I don't generally put a lot of stock in the world of the astrological and zodiac signs, since I have one of those birthdays that sits on the cusp between two signs. Depending on which newspaper I read or which link I click on, my fortunes of the day may be radically different. This is also apparent, when I am asked by those inquiring to my sign and I give them one or the other, there will a loud "I knew it," and then the categorization of all my character traits can begin. It makes perfect sense to those who make these pronouncements that I would do or be such a person, since I am a Gemini. Presented with the possibility that everything they have just diagrammed is incorrect since I am really a Cancer only serves to rev up the rationalization for these scientific observations. Leading the true believers to assert that only a Gemini/Cancer cusp would make such trouble in the first place.
However, I can't wholly discount this birthday star sign nonsense, since I have the unique experience of having had my two longest roommate relationships with people who were born on the same day. It could be coincidence that my wife and my roommate from college just happened to have been born on this day mere hours apart. Or it could be that I made some subliminal choice based on repressed knowledge gained from a glance at a driver's license way back when, but I can only imagine how well I would have gotten along with thirty-first president of the United States Herbert Hoover, or Tin Woodman Jack Haley had either one of those Leos been around to share a one bedroom apartment with me back in the day.

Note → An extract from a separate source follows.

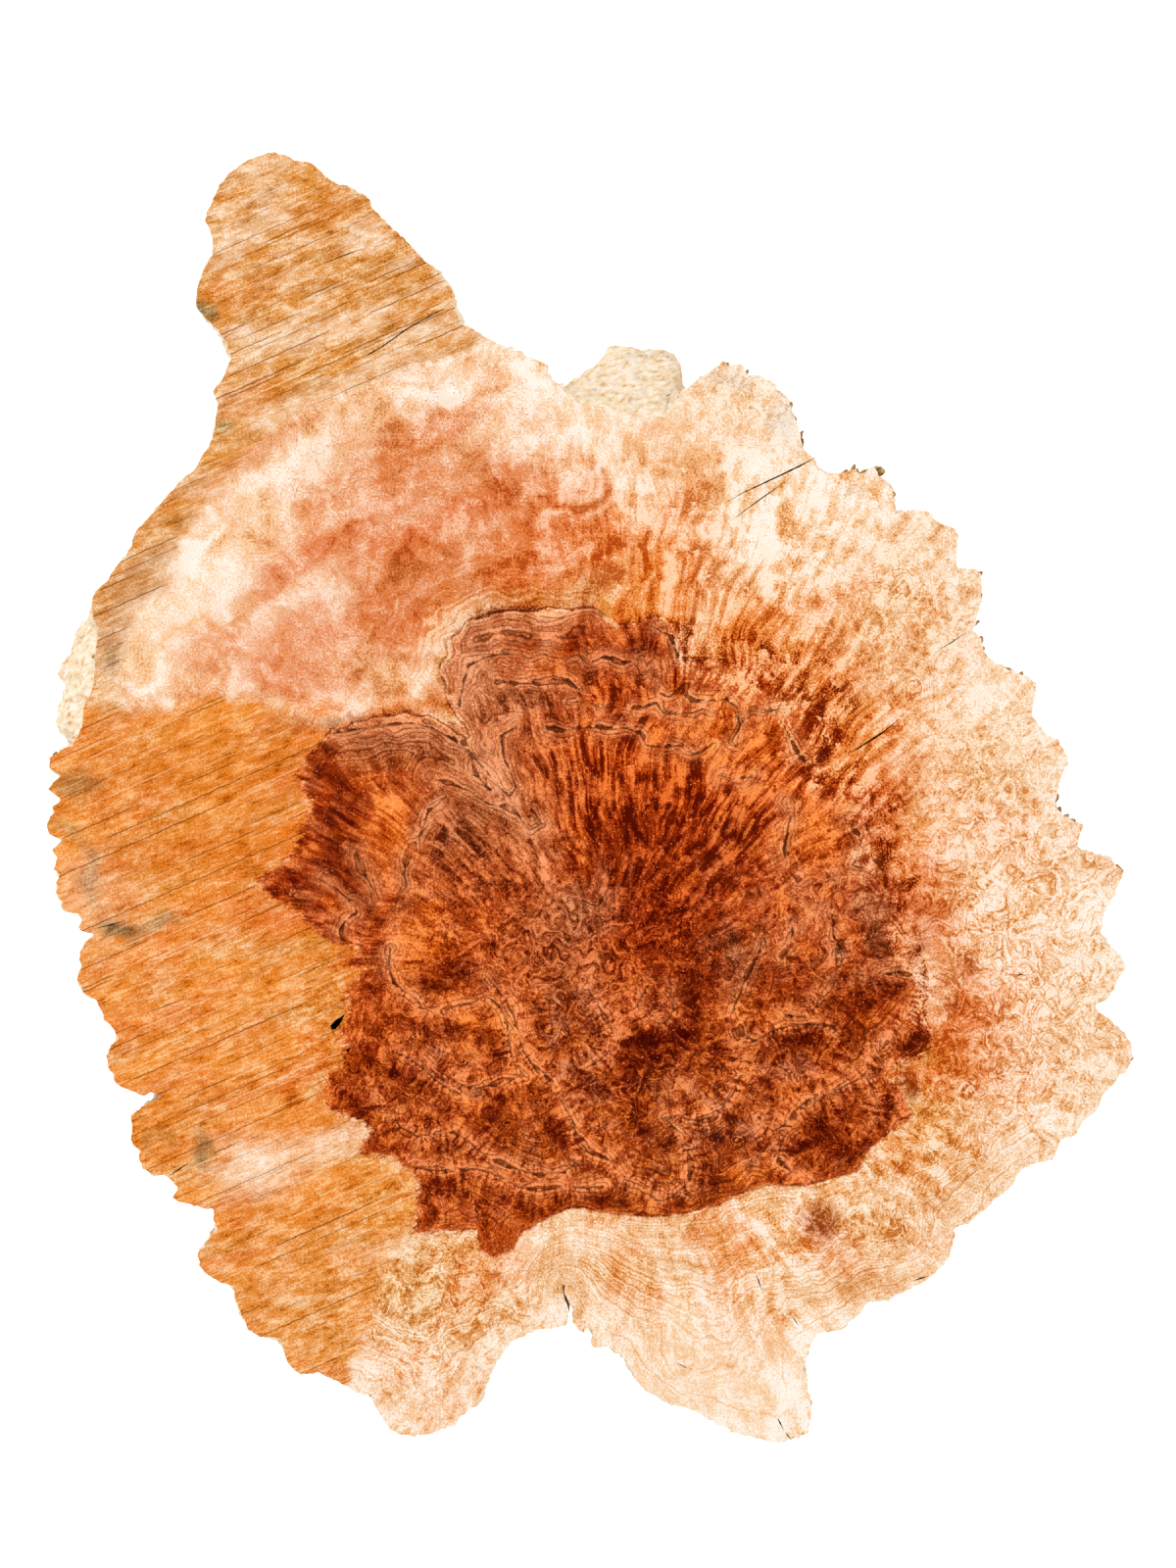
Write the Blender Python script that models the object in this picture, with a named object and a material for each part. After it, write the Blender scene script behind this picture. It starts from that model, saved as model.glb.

Or maybe it has something to do with growing up in Boulder during the seventies. Nature. Nurture. Hard to say which came first in the big chicken/egg picture, but since neither of those are sun signs, I can't give an accurate reading. What I can say is that both of these individuals held a key position in my live at times when my own tendencies were to stick to myself. These were friends who brought me out of my crabby shell or forced me to reckon with my own dual nature. Or something like that. They continue to be forces in my life that helped put me on the path on which I find myself decades later. I celebrate their birthday today with them and thank them individually for their contributions to my life. For your troubles and consideration, I wish you the best of days and encourage you to enjoy the galactic significance of having landed in my life. Just like a Leo, right?